Everything from the line containing "the whole bed." down to the line containing "obj.matrix_parent_inverse = Matrix.Identity(4)" is to be returned exactly; include both boundary lines and leave out all others.
++++++++++
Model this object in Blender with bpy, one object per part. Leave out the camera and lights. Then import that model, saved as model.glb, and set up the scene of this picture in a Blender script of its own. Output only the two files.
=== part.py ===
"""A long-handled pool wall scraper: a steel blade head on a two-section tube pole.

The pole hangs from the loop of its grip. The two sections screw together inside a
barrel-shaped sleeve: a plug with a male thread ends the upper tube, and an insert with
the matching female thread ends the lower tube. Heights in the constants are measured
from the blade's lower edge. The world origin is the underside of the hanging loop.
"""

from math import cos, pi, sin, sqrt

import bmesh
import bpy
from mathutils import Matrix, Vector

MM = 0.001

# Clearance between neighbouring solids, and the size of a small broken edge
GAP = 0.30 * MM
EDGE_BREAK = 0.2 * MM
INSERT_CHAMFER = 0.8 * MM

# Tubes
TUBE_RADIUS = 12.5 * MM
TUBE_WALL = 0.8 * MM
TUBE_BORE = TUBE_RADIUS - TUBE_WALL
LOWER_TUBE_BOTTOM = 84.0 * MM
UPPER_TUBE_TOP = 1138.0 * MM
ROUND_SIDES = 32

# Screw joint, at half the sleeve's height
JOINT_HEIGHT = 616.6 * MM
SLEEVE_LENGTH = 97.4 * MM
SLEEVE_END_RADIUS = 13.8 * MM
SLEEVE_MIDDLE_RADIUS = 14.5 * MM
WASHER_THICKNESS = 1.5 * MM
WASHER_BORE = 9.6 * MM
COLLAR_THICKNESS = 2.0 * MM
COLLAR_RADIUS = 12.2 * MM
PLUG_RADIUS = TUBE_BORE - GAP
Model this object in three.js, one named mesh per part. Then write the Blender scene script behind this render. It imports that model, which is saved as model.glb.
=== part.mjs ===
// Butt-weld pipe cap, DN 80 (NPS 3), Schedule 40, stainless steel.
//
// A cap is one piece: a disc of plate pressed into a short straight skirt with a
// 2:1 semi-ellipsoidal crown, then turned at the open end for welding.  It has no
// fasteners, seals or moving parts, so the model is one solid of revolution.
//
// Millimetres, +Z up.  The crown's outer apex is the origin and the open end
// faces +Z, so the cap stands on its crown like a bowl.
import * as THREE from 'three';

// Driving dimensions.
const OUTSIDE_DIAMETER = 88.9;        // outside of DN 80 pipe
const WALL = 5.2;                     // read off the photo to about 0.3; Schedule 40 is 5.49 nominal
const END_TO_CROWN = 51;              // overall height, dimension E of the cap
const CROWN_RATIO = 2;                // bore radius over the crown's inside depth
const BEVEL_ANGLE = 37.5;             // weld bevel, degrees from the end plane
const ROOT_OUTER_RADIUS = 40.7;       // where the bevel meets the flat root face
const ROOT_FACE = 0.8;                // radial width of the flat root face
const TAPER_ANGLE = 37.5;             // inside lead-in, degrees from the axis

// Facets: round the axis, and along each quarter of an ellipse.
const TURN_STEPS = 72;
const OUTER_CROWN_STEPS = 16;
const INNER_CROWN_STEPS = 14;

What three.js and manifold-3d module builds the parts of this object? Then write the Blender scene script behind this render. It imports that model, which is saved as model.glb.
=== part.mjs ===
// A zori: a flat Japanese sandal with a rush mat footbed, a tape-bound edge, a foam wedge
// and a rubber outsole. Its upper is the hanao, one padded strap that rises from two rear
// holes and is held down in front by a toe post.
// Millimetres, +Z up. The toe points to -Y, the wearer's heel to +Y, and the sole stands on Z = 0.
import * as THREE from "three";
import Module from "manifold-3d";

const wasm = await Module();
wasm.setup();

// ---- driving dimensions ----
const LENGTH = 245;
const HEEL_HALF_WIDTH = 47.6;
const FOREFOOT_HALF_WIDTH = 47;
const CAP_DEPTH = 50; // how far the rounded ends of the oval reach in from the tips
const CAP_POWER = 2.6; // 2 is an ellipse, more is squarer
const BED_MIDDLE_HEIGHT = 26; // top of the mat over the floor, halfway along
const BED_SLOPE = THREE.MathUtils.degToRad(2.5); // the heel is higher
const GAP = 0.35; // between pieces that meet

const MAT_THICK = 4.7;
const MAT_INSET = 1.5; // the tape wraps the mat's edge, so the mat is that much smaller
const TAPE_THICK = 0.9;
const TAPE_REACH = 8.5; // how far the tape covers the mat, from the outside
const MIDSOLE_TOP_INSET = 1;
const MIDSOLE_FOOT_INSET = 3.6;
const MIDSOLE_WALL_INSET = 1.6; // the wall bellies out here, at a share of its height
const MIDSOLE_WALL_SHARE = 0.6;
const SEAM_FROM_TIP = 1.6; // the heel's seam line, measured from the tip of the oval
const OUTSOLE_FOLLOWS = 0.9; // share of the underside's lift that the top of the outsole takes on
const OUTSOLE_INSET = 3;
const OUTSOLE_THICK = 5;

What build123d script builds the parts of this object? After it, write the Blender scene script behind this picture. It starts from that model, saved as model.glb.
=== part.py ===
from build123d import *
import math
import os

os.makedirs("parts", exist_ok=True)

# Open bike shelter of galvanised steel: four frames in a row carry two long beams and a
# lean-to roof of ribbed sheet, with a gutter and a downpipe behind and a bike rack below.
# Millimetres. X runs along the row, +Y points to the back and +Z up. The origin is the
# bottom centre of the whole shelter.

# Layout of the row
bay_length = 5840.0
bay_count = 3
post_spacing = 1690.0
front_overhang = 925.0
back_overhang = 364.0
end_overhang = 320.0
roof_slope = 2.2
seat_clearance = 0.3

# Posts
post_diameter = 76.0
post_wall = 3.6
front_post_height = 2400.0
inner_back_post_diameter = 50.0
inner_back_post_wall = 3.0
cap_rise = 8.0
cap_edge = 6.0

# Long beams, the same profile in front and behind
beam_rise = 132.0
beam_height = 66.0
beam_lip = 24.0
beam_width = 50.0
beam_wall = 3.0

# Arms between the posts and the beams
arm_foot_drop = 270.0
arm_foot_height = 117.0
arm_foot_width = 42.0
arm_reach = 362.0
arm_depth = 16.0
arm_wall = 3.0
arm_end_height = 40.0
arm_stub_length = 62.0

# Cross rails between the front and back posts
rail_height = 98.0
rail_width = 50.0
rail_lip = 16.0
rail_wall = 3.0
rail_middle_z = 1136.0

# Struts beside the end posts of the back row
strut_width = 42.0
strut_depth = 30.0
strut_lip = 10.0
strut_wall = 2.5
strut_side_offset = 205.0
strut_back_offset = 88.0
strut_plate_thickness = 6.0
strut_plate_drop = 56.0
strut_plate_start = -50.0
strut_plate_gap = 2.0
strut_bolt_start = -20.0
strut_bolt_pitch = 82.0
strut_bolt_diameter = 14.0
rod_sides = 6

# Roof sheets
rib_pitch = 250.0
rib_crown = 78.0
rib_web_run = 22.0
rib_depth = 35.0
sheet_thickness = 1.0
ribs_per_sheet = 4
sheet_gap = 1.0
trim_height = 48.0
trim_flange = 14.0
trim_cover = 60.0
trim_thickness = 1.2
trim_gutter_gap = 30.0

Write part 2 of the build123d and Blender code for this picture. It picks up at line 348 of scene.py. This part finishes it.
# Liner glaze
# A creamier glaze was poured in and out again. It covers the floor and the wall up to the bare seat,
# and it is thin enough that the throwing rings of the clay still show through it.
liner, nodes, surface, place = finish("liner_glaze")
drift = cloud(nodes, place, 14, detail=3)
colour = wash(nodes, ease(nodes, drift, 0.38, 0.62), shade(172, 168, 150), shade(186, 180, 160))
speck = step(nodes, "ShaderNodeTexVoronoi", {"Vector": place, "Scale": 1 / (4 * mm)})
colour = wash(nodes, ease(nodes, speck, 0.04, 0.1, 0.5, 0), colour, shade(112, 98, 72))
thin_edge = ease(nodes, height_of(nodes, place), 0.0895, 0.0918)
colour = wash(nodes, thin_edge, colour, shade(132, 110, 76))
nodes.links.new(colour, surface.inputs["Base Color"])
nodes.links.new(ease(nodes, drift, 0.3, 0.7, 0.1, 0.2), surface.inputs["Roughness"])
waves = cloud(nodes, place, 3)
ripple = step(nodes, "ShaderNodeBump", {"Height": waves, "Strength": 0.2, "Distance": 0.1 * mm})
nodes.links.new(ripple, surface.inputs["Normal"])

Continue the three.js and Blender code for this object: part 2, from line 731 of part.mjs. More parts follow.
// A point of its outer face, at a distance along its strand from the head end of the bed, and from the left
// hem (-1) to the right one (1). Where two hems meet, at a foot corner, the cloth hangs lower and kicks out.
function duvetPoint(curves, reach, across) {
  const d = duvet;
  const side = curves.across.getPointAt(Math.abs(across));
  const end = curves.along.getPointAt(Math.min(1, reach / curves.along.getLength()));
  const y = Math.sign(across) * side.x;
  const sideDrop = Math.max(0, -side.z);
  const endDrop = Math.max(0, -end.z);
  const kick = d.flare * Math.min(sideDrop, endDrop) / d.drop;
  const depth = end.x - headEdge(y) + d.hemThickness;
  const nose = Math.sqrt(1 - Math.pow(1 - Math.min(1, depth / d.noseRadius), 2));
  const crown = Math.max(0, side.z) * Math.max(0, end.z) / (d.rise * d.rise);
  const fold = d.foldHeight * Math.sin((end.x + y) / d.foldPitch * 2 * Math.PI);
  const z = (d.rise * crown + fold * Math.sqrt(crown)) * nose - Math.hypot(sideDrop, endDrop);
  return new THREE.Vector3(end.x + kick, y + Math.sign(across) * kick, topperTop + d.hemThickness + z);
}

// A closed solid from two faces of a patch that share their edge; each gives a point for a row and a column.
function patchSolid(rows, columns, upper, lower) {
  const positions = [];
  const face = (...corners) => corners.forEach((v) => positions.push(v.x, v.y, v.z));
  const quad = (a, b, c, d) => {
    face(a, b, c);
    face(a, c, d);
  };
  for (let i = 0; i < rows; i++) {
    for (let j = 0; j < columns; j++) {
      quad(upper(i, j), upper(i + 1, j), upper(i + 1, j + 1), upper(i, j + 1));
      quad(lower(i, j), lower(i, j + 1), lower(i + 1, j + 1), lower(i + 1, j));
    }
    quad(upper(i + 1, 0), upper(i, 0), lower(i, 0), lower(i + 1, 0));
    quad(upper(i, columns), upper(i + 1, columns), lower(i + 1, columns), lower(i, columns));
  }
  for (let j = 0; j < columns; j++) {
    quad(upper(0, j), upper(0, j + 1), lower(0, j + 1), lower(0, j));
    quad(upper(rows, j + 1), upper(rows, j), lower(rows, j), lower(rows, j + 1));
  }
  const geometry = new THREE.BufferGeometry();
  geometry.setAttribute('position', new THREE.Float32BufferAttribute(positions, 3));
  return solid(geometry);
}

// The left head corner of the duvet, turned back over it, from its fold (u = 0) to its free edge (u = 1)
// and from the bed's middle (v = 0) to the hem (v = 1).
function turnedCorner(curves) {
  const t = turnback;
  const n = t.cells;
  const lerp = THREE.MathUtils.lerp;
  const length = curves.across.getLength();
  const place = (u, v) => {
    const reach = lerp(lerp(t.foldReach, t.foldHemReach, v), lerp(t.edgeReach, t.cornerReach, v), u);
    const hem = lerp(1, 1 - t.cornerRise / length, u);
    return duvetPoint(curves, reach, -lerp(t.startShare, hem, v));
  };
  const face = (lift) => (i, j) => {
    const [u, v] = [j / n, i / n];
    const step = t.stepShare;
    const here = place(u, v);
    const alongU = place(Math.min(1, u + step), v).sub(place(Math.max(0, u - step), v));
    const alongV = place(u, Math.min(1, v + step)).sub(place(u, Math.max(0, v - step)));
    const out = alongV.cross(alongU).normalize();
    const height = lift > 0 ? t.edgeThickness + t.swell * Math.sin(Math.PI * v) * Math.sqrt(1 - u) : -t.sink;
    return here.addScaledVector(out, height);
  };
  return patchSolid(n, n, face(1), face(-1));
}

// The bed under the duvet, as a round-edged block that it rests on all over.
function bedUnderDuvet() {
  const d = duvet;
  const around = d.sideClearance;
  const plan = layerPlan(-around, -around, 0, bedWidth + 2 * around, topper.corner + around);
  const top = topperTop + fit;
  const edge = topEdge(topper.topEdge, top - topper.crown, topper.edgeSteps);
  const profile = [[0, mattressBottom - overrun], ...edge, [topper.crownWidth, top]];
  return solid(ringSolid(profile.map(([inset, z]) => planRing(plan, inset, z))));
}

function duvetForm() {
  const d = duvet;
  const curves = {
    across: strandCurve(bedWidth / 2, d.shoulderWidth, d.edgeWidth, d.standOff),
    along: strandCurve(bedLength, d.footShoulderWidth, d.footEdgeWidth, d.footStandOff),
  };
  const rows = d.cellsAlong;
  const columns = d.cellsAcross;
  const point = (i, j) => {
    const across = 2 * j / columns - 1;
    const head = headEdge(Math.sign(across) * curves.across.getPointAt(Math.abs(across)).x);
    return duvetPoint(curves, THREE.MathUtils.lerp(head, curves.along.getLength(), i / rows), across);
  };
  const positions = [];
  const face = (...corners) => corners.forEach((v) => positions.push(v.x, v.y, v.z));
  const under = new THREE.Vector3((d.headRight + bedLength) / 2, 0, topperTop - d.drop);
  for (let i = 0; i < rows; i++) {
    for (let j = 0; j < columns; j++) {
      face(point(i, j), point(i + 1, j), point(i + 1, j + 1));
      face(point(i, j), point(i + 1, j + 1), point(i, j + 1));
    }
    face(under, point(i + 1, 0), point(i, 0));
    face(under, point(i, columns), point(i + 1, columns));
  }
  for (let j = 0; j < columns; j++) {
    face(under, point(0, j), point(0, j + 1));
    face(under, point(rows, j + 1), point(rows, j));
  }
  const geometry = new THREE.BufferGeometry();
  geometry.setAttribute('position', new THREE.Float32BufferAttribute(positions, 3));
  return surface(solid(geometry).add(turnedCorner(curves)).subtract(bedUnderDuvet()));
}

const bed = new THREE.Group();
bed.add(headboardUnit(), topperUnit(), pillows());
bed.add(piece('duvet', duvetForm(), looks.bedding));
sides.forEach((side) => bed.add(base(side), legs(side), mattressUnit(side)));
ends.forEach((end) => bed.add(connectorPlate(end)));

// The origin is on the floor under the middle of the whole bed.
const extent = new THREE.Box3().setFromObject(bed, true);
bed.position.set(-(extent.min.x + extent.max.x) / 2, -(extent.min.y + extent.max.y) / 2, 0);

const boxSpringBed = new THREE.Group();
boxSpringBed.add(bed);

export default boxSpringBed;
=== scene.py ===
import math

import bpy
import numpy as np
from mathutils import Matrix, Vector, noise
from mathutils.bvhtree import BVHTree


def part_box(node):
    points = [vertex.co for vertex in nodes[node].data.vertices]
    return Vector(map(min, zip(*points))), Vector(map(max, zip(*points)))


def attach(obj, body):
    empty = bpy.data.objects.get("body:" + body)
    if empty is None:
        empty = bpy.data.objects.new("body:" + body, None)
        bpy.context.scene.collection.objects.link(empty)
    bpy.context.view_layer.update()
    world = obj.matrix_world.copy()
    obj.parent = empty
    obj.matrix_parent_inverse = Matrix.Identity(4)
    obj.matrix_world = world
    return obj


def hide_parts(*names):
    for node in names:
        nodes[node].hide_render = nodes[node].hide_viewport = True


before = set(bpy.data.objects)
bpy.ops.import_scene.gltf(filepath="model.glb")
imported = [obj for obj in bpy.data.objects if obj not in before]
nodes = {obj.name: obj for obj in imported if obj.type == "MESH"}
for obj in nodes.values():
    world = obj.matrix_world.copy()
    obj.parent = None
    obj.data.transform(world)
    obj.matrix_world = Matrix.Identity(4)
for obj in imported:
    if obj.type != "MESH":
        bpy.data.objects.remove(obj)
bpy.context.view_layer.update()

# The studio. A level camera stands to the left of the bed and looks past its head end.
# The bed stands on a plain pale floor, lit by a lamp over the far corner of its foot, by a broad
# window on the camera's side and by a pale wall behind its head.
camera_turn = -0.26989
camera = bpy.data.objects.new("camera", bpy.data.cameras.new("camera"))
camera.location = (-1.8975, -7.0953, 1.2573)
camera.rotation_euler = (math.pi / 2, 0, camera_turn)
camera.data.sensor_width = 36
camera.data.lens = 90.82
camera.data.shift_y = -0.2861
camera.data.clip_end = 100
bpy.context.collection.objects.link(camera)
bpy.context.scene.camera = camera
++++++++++
** EXERCISE OUTPUT **
// The origin is on the floor under the middle of the whole bed.
const extent = new THREE.Box3().setFromObject(bed, true);
bed.position.set(-(extent.min.x + extent.max.x) / 2, -(extent.min.y + extent.max.y) / 2, 0);

const boxSpringBed = new THREE.Group();
boxSpringBed.add(bed);

export default boxSpringBed;
=== scene.py ===
import math

import bpy
import numpy as np
from mathutils import Matrix, Vector, noise
from mathutils.bvhtree import BVHTree


def part_box(node):
    points = [vertex.co for vertex in nodes[node].data.vertices]
    return Vector(map(min, zip(*points))), Vector(map(max, zip(*points)))


def attach(obj, body):
    empty = bpy.data.objects.get("body:" + body)
    if empty is None:
        empty = bpy.data.objects.new("body:" + body, None)
        bpy.context.scene.collection.objects.link(empty)
    bpy.context.view_layer.update()
    world = obj.matrix_world.copy()
    obj.parent = empty
    obj.matrix_parent_inverse = Matrix.Identity(4)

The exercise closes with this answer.